É justamente entre os escombros que, lentamente, lutando contra a própria limitação física, Oswald Cobblepot vai tentando escavar os restos e construir seu próprio império, no que resta dos domínios das famílias mafiosas Falcone e Maroni.


Existe vida longe do Asilo Arkham

A escolha do Pinguim para contar uma trama sobre a criminalidade mais pé no chão de Gotham City é muitíssimo acertada, é preciso dizer. Sempre que pensamos no Batman, é comum lembrar de sua galeria de vilões alucinados, um grupo singular de psicopatas com predileção pelas roupas mais escalafobéticas possíveis. Mas o Pinguim sempre foi um tipo diferente de antagonista: um aspirante a chefão do crime que soterra o seu passado de bullying na infância e adolescência com uma postura brutal e cruel.

Sem superpoderes. Sem habilidades especiais. Sem distúrbios psicológicos.

Apenas um cara das ruas.

Aqui, vamos esquecer o terninho desajeitado, a cartola e o guarda-chuva. Com uma deficiência em uma das pernas e uma série de cicatrizes atravessando o rosto, este personagem singular, vivido por um Farrell em entrega completa e absoluta, caminha de maneira errática enquanto tenta ser mais do que apenas um capanga que distribui socos na base da pirâmide. A conversa tensa que ele tem com o herdeiro do império do crime, Alberto Falcone, logo no começo do primeiro episódio, já dá o tom do que esperar a seguir.

Em uma relação disfuncional e freudiana com sua própria mãe, ao mesmo tempo sua dominadora e protegida, ele encontra em um garoto perdido nas ruas da cidade o seu próprio boneco a ser moldado a bel prazer, primeiro potencial soldado de seu exército particular, incentivando sua ambição desmedida – enquanto o tema “família” igualmente se desenrola em outro canto do elenco, com o retorno da psicótica e igualmente cruel Sofia Falcone (o simples olhar da atriz Cristin Milioti durante uma cena específica de jantar com Oswald chega a ser assustador).  
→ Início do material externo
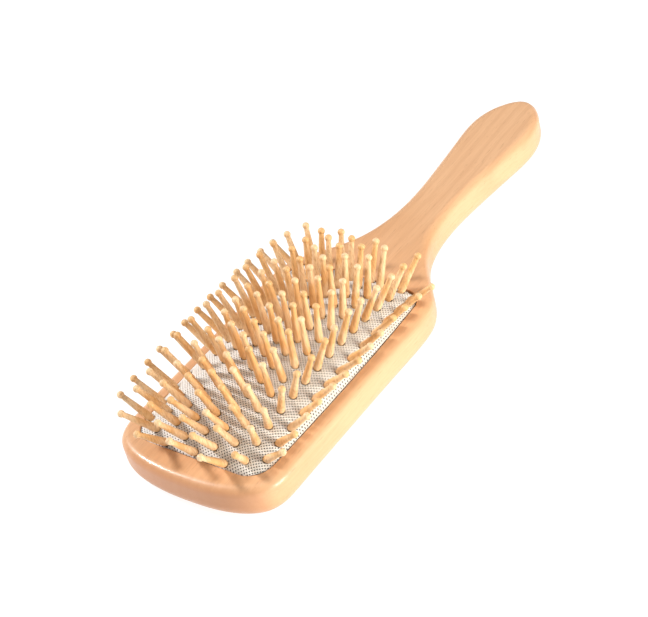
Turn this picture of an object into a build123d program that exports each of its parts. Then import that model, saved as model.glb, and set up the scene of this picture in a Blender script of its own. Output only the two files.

Aliás, vamos lá: este Pinguim é de fato um personagem multifacetado, mas é no máximo uma espécie de coprotagonista de sua própria série. Porque além do ótimo elenco que vai se construindo ao seu redor, a própria Gotham é personagem fortíssimo aqui. A produção de arte eficiente, conectada a uma fotografia tensa, mostra que as ruas, os becos, as pequenas lojinhas, todos têm vida, uma vida que pulsa de maneiras diferentes enquanto os predadores evocam seus desejos rosnando por entre gente tentando viver as próprias vidas.
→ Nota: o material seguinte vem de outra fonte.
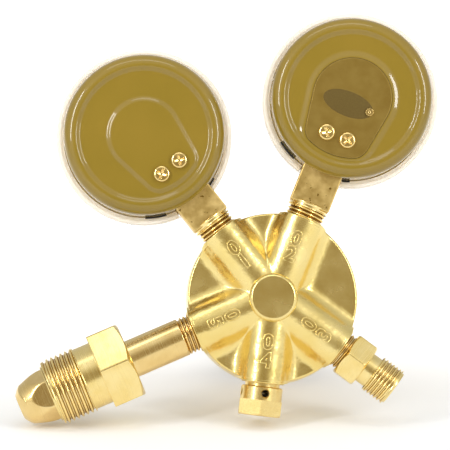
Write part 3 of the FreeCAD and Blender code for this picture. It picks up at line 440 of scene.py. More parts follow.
def step(value, low, high):
    """Smooth rise from 0 to 1 between two values."""
    share = np.clip((value - low) / (high - low), 0, 1)
    return share * share * (3 - 2 * share)


def round_angles(count):
    """The angles of so many columns round a full turn, in radians."""
    return np.arange(count) * 2 * math.pi / count


def rounded(points, radius=0.25, closed=False, steps=3, radii=None):
    """Profile with round corners. Each corner gets points just outside its arc, which keep the flats flat.
    radii gives a corner its own radius by index."""
    result = []
    count = len(points)
    for k, here in enumerate(points):
        size = (radii or {}).get(k, radius)
        here = Vector(here)
        before = Vector(points[k - 1]) - here
        after = Vector(points[(k + 1) % count]) - here
        end_point = not closed and k in (0, count - 1)
        if end_point or size <= 0 or before.angle(after, math.pi) > math.radians(172):
            result.append(points[k])
            continue
        angle = before.angle(after, math.pi)
        cut = min(size / math.tan(angle / 2), 0.42 * before.length, 0.42 * after.length)
        size = cut * math.tan(angle / 2)
        before.normalize()
        after.normalize()
        middle = here + (before + after).normalized() * (size / math.sin(angle / 2))
        start = here + before * cut
        end = here + after * cut
        shy = min(0.15, cut * 0.3)
        first, last = start - middle, end - middle
        arms = [first] + [first.slerp(last, part / steps) for part in range(1, steps)] + [last]
        result.append(tuple(start + before * shy))
        result += [tuple(middle + arm) for arm in arms]
        result.append(tuple(end + after * shy))
    return result


def round_over(reach, height, size, first, count):
    """Rings of a round edge that turns from flat, at a reach and height, to upright."""
    return [(reach + size * math.sin(turn), height + size - size * math.cos(turn))
            for turn in np.linspace(first, math.pi / 2, count)]


def ring_mesh(name, rings, angles=96, closed=False):
    """Mesh from rings round Z. A ring is (radius, height), each a number or one number per column; a
    ring of radius 0 closes the mesh in a point. angles is a count or the columns' angles in radians."""
    if isinstance(angles, int):
        angles = round_angles(angles)
    columns = len(angles)
    vertices, faces, index, flow, uvs, uv_v = [], [], [], [], [], 0.0
    last = None
    for radius, height in rings:
        radius = np.broadcast_to(np.asarray(radius, float), columns)
        height = np.broadcast_to(np.asarray(height, float), columns)
        if last is not None:
            uv_v += float(np.mean(np.hypot(radius - last[0], height - last[1])))
        last = (radius, height)
        flow.append(uv_v)
        if np.all(radius < 1e-9):
            index.append([len(vertices)] * columns)
            vertices.append((0.0, 0.0, float(height[0])))
        else:
            index.append(list(range(len(vertices), len(vertices) + columns)))
            vertices += list(zip(radius * np.cos(angles), radius * np.sin(angles), height))
    for ring in range(len(rings) if closed else len(rings) - 1):
        low, high = index[ring], index[(ring + 1) % len(rings)]
        low_v = flow[ring]
        high_v = flow[ring + 1] if ring + 1 < len(rings) else flow[ring] + 0.5
        for k in range(columns):
            after = (k + 1) % columns
            left = angles[k]
            right = angles[after] + (2 * math.pi if after == 0 else 0)
            face = [low[k], low[after], high[after], high[k]]
            spots = [(left, low_v), (right, low_v), (right, high_v), (left, high_v)]
            kept = [(v, s) for j, (v, s) in enumerate(zip(face, spots)) if v not in face[:j]]
            if len(kept) > 2:
                faces.append([v for v, s in kept])
                uvs += [(s[0] * 0.01, s[1] * mm) for v, s in kept]
    mesh = bpy.data.meshes.new(name)
    mesh.from_pydata(vertices, [], faces)
    layer = mesh.uv_layers.new(name=turning_map)
    layer.data.foreach_set("uv", np.array(uvs, np.float32).ravel())
    return mesh


def turned_mesh(name, points, angles=96, closed=False, radius=0.25, radii=None):
    return ring_mesh(name, rounded(points, radius, closed, radii=radii), angles, closed)


def weld(mesh, reach=None, outwards=True):
    """Joins the points of a mesh that lie within reach of each other and turns its faces outwards."""
    shell = bmesh.new()
    shell.from_mesh(mesh)
    if reach:
        bmesh.ops.remove_doubles(shell, verts=shell.verts, dist=reach)
    if outwards:
        bmesh.ops.recalc_face_normals(shell, faces=shell.faces)
    shell.to_mesh(mesh)
    shell.free()


def settle(name, meshes, place, material, body="regulator", replaces=None, smooth=True):
    """Joins meshes, places them in the frame in metres and fits them to a body. A piece with the name of a
    node before "_piece" replaces that node."""
    joined = bmesh.new()
    for part in meshes:
        weld(part, 1e-5)
        if turning_map not in part.uv_layers:
            part.uv_layers.new(name=turning_map)
        joined.from_mesh(part)
        bpy.data.meshes.remove(part)
    mesh = bpy.data.meshes.new(name)
    joined.to_mesh(mesh)
    joined.free()
    mesh.transform(place)
    if smooth:
        mesh.shade_smooth()
    mesh.materials.clear()
    mesh.materials.append(material)
    piece = new_object(name, mesh)
    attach(piece, body)
    if name.endswith("_piece"):
        replaces = name.removesuffix("_piece")
    if replaces:
        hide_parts(replaces)
    return piece


def smooth_copy(node, material, sharp_degrees=32.0):
    """The CAD piece with its triangles joined and its curved faces shaded smooth, in a better finish."""
    source = frame["nodes"][node]
    mesh = source.data.copy()
    weld(mesh, 2e-6, False)
    if mesh.attributes.get("custom_normal"):
        mesh.attributes.remove(mesh.attributes["custom_normal"])
    mesh.materials.clear()
    mesh.materials.append(material)
    mesh.shade_smooth()
    mesh.set_sharp_from_angle(angle=math.radians(sharp_degrees))
    piece = new_object(node + "_piece", mesh)
    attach(piece, source["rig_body"])
    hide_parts(node)


def made_plain(holder):
    """The finished mesh of a helper object, which is then removed."""
    graph = bpy.context.evaluated_depsgraph_get()
    mesh = bpy.data.meshes.new_from_object(holder.evaluated_get(graph))
    bpy.data.objects.remove(holder)
    return mesh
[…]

Estamos falando, no resumo da ópera, de uma produção sobre máfia que tem a sombra do Batman ao seu redor – mas que não se deixa eclipsar por ela. O que é uma EXCELENTE notícia. Pelo menos por agora. Se depender de mim, aliás, que não apareça sequer uma sombra do senhor Wayne ao longo dos próximos sete episódios.

Vejamos o que os próximos capítulos nos reservam.